- **Supplied material**
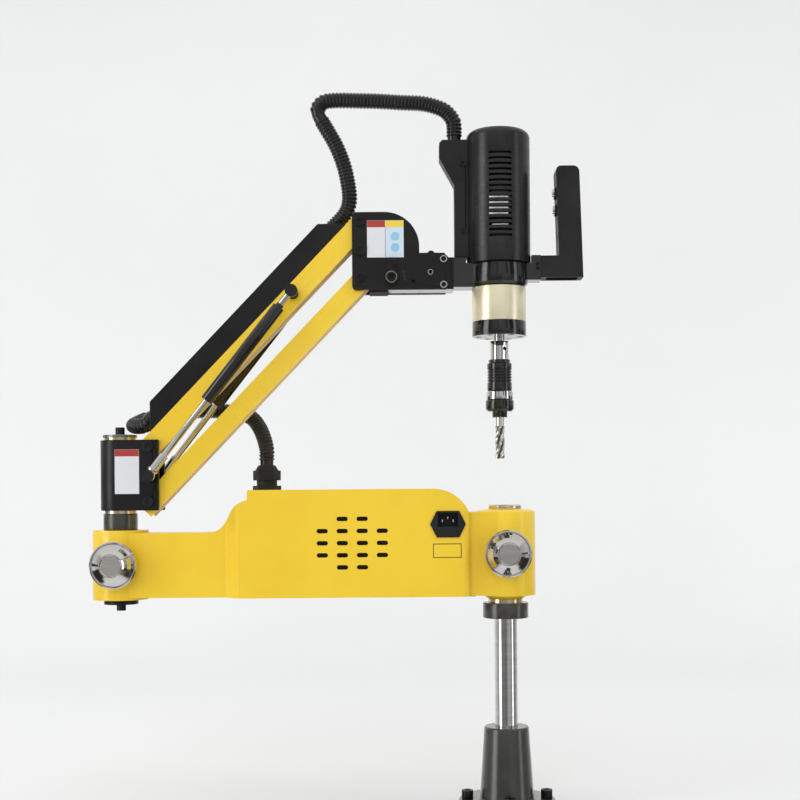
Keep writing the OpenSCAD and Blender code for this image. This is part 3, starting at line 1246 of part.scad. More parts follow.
// Ribbed hose along a route: plain at both ends, two rings a rib, and a bore with a ring every third rib
module ribbed_hose(route, first, ribbed, label) {
    c = curve(route);
    s = lengths(c);
    total = s[len(s) - 1];
    tabs = [for (k = [0:2]) table(c, s, k)];
    plain = ribbed ? hose_d : total;
    n = ribbed ? floor((total - 2 * plain) / rib_pitch) : 0;
    step = ribbed ? (total - 2 * plain) / n : total;
    outer_s = ribbed
        ? concat([0], [for (i = [0:n - 1], h = [0, 0.5]) plain + (i + h) * step], [total - plain, total])
        : [0, total];
    groove_r = hose_r - rib_depth;
    outer_r = ribbed
        ? concat([groove_r], [for (i = [0:n - 1]) each [groove_r, hose_r]], [groove_r, groove_r])
        : [groove_r, groove_r];
    inner_n = ribbed ? ceil(n / 3) : 1;
    inner_s = [for (i = [0:inner_n]) total * i / inner_n];
    function at(q) = [for (k = [0:2]) lookup(q, tabs[k])];
    function along(q) = unit(at(min(q + 0.5, total)) - at(max(q - 0.5, 0)));
    to = [for (q = outer_s) along(q)];
    ti = [for (q = inner_s) along(q)];
    uo = carried(to, first);
    ui = carried(ti, first);
    outer = [for (i = [0:len(outer_s) - 1])
        each ring_pts(at(outer_s[i]), uo[i], cross(to[i], uo[i]), outer_r[i])];
    inner = [for (i = [0:len(inner_s) - 1])
        each ring_pts(at(inner_s[i]), ui[i], cross(ti[i], ui[i]), hose_bore / 2)];
    a = len(outer_s);
    b = len(inner_s);
    base = 8 * a;
    last = 8 * (a - 1);
    inner_last = base + 8 * (b - 1);
    polyhedron(points = concat(outer, inner), faces = concat(
        [for (i = [0:a - 2], k = [0:7]) let (p = 8 * i + k, q = 8 * i + (k + 1) % 8)
            each [[p, p + 8, q + 8], [p, q + 8, q]]],
        [for (i = [0:b - 2], k = [0:7]) let (p = base + 8 * i + k, q = base + 8 * i + (k + 1) % 8)
            each [[p, q + 8, p + 8], [p, q, q + 8]]],
        [for (k = [0:7]) let (q = (k + 1) % 8) [k, q, base + q, base + k]],
        [for (k = [0:7]) let (q = (k + 1) % 8) [last + k, inner_last + k, inner_last + q, last + q]]));
    if (ribbed) {
        mids = [for (q = [0:hose_d / 2:total]) at(q)];
        gaps = [for (i = [0:len(mids) - 1], j = [i + 6:1:len(mids) - 1]) norm(mids[i] - mids[j]) - hose_d];
        echo(str(label, " length ", total, " ribs ", n, " least gap to itself ", min(gaps)));
    }
}
module lower_conduit() color(black) ribbed_hose(lower_route, [0, -1, 0], true, "lower hose");
module upper_conduit() color(black) ribbed_hose(upper_route, [0, -1, 0], true, "upper hose");
module cover_conduit() color(black)
    ribbed_hose([on_link(hose_from, hose_over), on_link(hose_to, hose_over)], [0, -1, 0], false, "");

base_casting();
base_screws();
column();
support_collar();
column_bearing();
column_cap();
arm_casting();
bottom_cover();
cover_screws();
arm_bushes();
elbow_collar();
power_inlet();
cable_gland();
drive_electronics();
lower_conduit();
column_clamp_pad();
column_knob();
elbow_clamp_pad();
elbow_knob();
pivot_block();
elbow_shaft();
elbow_end_bolts();
elbow_top_washer();
pivot_pins();
lower_ball_studs();
upper_link();
link_cover();
upper_link_bushes();
upper_ball_studs();
cover_conduit();
lower_link();
lower_link_bushes();
spring_tubes();
spring_sockets();
spring_rods();
head_plates();
head_spacer();
head_pins();
tilt_lever();
tilt_block();
motor_clamp();
motor_cover();
motor_body();
cable_box();
handle();
tilt_head_screws();
gearbox_case();
output_flange();
upper_conduit();
motor_rotor();
planet_gear_1();
planet_gear_2();
planet_gear_3();
output_shaft();
tool_adapter();
release_sleeve();
collet_nut();
cutter();
upper_button();
lower_button();
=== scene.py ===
"""Looks, light and camera for the drilling and tapping machine, in metres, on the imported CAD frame."""
import math

import bpy
import bmesh
import numpy as np
from mathutils import Matrix, Vector


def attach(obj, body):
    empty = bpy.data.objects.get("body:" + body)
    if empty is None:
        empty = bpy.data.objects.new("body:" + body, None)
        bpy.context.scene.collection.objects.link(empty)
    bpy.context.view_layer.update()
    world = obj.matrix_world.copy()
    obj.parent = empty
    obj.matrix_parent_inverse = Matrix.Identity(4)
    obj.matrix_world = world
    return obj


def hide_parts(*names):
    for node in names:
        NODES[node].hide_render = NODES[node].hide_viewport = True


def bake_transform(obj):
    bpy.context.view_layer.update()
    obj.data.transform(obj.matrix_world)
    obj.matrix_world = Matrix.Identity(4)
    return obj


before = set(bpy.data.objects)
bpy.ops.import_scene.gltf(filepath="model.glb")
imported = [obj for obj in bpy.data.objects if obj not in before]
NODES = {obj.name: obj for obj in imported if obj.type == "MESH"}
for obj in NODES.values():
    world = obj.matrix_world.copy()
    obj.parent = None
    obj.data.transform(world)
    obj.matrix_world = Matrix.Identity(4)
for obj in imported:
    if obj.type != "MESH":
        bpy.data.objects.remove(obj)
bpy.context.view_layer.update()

MM = 0.001
# The places and sizes below are in millimetres and follow the CAD source.
# Lower pivot of the upper link, and the direction in which both links rise
PIVOT_A = (-459.0, 474.5)
LINK_ANGLE = math.radians(46.2)
LINK_DIR = (math.cos(LINK_ANGLE), math.sin(LINK_ANGLE))
LINK_UP = (-math.sin(LINK_ANGLE), math.cos(LINK_ANGLE))
# Axis of the motor, and how far a hose in the cable cover lies above the upper link's pivots
MOTOR_X = -5.51
HOSE_OVER = 25.5
# Middle of the mains inlet, across and up
INLET = (-76.0, 372.0)
# Its three pins, from that middle, half their reach across and up, and the depths they span
INLET_PINS = ((-7, 3.8), (0, 8.1), (7, 3.8))
INLET_PIN_REACH = (1.2, 2.2)
INLET_PINS_Y = (-47.2, -37.8)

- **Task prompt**
Print back all the lines verbatim.

- **Exercise solution**
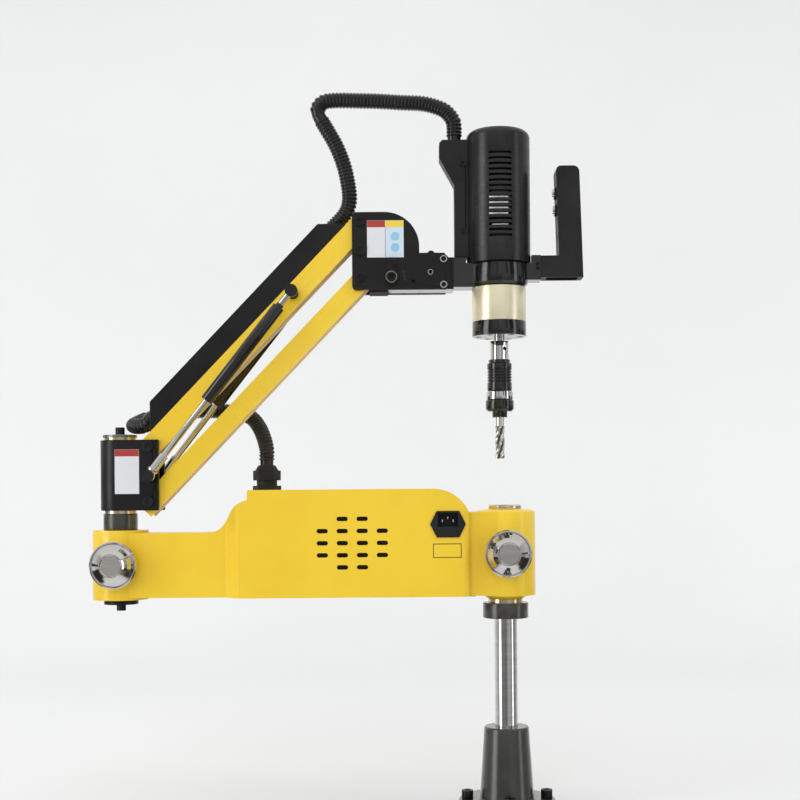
Keep writing the OpenSCAD and Blender code for this image. This is part 3, starting at line 1246 of part.scad. More parts follow.
// Ribbed hose along a route: plain at both ends, two rings a rib, and a bore with a ring every third rib
module ribbed_hose(route, first, ribbed, label) {
    c = curve(route);
    s = lengths(c);
    total = s[len(s) - 1];
    tabs = [for (k = [0:2]) table(c, s, k)];
    plain = ribbed ? hose_d : total;
    n = ribbed ? floor((total - 2 * plain) / rib_pitch) : 0;
    step = ribbed ? (total - 2 * plain) / n : total;
    outer_s = ribbed
        ? concat([0], [for (i = [0:n - 1], h = [0, 0.5]) plain + (i + h) * step], [total - plain, total])
        : [0, total];
    groove_r = hose_r - rib_depth;
    outer_r = ribbed
        ? concat([groove_r], [for (i = [0:n - 1]) each [groove_r, hose_r]], [groove_r, groove_r])
        : [groove_r, groove_r];
    inner_n = ribbed ? ceil(n / 3) : 1;
    inner_s = [for (i = [0:inner_n]) total * i / inner_n];
    function at(q) = [for (k = [0:2]) lookup(q, tabs[k])];
    function along(q) = unit(at(min(q + 0.5, total)) - at(max(q - 0.5, 0)));
    to = [for (q = outer_s) along(q)];
    ti = [for (q = inner_s) along(q)];
    uo = carried(to, first);
    ui = carried(ti, first);
    outer = [for (i = [0:len(outer_s) - 1])
        each ring_pts(at(outer_s[i]), uo[i], cross(to[i], uo[i]), outer_r[i])];
    inner = [for (i = [0:len(inner_s) - 1])
        each ring_pts(at(inner_s[i]), ui[i], cross(ti[i], ui[i]), hose_bore / 2)];
    a = len(outer_s);
    b = len(inner_s);
    base = 8 * a;
    last = 8 * (a - 1);
    inner_last = base + 8 * (b - 1);
    polyhedron(points = concat(outer, inner), faces = concat(
        [for (i = [0:a - 2], k = [0:7]) let (p = 8 * i + k, q = 8 * i + (k + 1) % 8)
            each [[p, p + 8, q + 8], [p, q + 8, q]]],
        [for (i = [0:b - 2], k = [0:7]) let (p = base + 8 * i + k, q = base + 8 * i + (k + 1) % 8)
            each [[p, q + 8, p + 8], [p, q, q + 8]]],
        [for (k = [0:7]) let (q = (k + 1) % 8) [k, q, base + q, base + k]],
        [for (k = [0:7]) let (q = (k + 1) % 8) [last + k, inner_last + k, inner_last + q, last + q]]));
    if (ribbed) {
        mids = [for (q = [0:hose_d / 2:total]) at(q)];
        gaps = [for (i = [0:len(mids) - 1], j = [i + 6:1:len(mids) - 1]) norm(mids[i] - mids[j]) - hose_d];
        echo(str(label, " length ", total, " ribs ", n, " least gap to itself ", min(gaps)));
    }
}
module lower_conduit() color(black) ribbed_hose(lower_route, [0, -1, 0], true, "lower hose");
module upper_conduit() color(black) ribbed_hose(upper_route, [0, -1, 0], true, "upper hose");
module cover_conduit() color(black)
    ribbed_hose([on_link(hose_from, hose_over), on_link(hose_to, hose_over)], [0, -1, 0], false, "");

base_casting();
base_screws();
column();
support_collar();
column_bearing();
column_cap();
arm_casting();
bottom_cover();
cover_screws();
arm_bushes();
elbow_collar();
power_inlet();
cable_gland();
drive_electronics();
lower_conduit();
column_clamp_pad();
column_knob();
elbow_clamp_pad();
elbow_knob();
pivot_block();
elbow_shaft();
elbow_end_bolts();
elbow_top_washer();
pivot_pins();
lower_ball_studs();
upper_link();
link_cover();
upper_link_bushes();
upper_ball_studs();
cover_conduit();
lower_link();
lower_link_bushes();
spring_tubes();
spring_sockets();
spring_rods();
head_plates();
head_spacer();
head_pins();
tilt_lever();
tilt_block();
motor_clamp();
motor_cover();
motor_body();
cable_box();
handle();
tilt_head_screws();
gearbox_case();
output_flange();
upper_conduit();
motor_rotor();
planet_gear_1();
planet_gear_2();
planet_gear_3();
output_shaft();
tool_adapter();
release_sleeve();
collet_nut();
cutter();
upper_button();
lower_button();
=== scene.py ===
"""Looks, light and camera for the drilling and tapping machine, in metres, on the imported CAD frame."""
import math

import bpy
import bmesh
import numpy as np
from mathutils import Matrix, Vector


def attach(obj, body):
    empty = bpy.data.objects.get("body:" + body)
    if empty is None:
        empty = bpy.data.objects.new("body:" + body, None)
        bpy.context.scene.collection.objects.link(empty)
    bpy.context.view_layer.update()
    world = obj.matrix_world.copy()
    obj.parent = empty
    obj.matrix_parent_inverse = Matrix.Identity(4)
    obj.matrix_world = world
    return obj


def hide_parts(*names):
    for node in names:
        NODES[node].hide_render = NODES[node].hide_viewport = True


def bake_transform(obj):
    bpy.context.view_layer.update()
    obj.data.transform(obj.matrix_world)
    obj.matrix_world = Matrix.Identity(4)
    return obj


before = set(bpy.data.objects)
bpy.ops.import_scene.gltf(filepath="model.glb")
imported = [obj for obj in bpy.data.objects if obj not in before]
NODES = {obj.name: obj for obj in imported if obj.type == "MESH"}
for obj in NODES.values():
    world = obj.matrix_world.copy()
    obj.parent = None
    obj.data.transform(world)
    obj.matrix_world = Matrix.Identity(4)
for obj in imported:
    if obj.type != "MESH":
        bpy.data.objects.remove(obj)
bpy.context.view_layer.update()

MM = 0.001
# The places and sizes below are in millimetres and follow the CAD source.
# Lower pivot of the upper link, and the direction in which both links rise
PIVOT_A = (-459.0, 474.5)
LINK_ANGLE = math.radians(46.2)
LINK_DIR = (math.cos(LINK_ANGLE), math.sin(LINK_ANGLE))
LINK_UP = (-math.sin(LINK_ANGLE), math.cos(LINK_ANGLE))
# Axis of the motor, and how far a hose in the cable cover lies above the upper link's pivots
MOTOR_X = -5.51
HOSE_OVER = 25.5
# Middle of the mains inlet, across and up
INLET = (-76.0, 372.0)
# Its three pins, from that middle, half their reach across and up, and the depths they span
INLET_PINS = ((-7, 3.8), (0, 8.1), (7, 3.8))
INLET_PIN_REACH = (1.2, 2.2)
INLET_PINS_Y = (-47.2, -37.8)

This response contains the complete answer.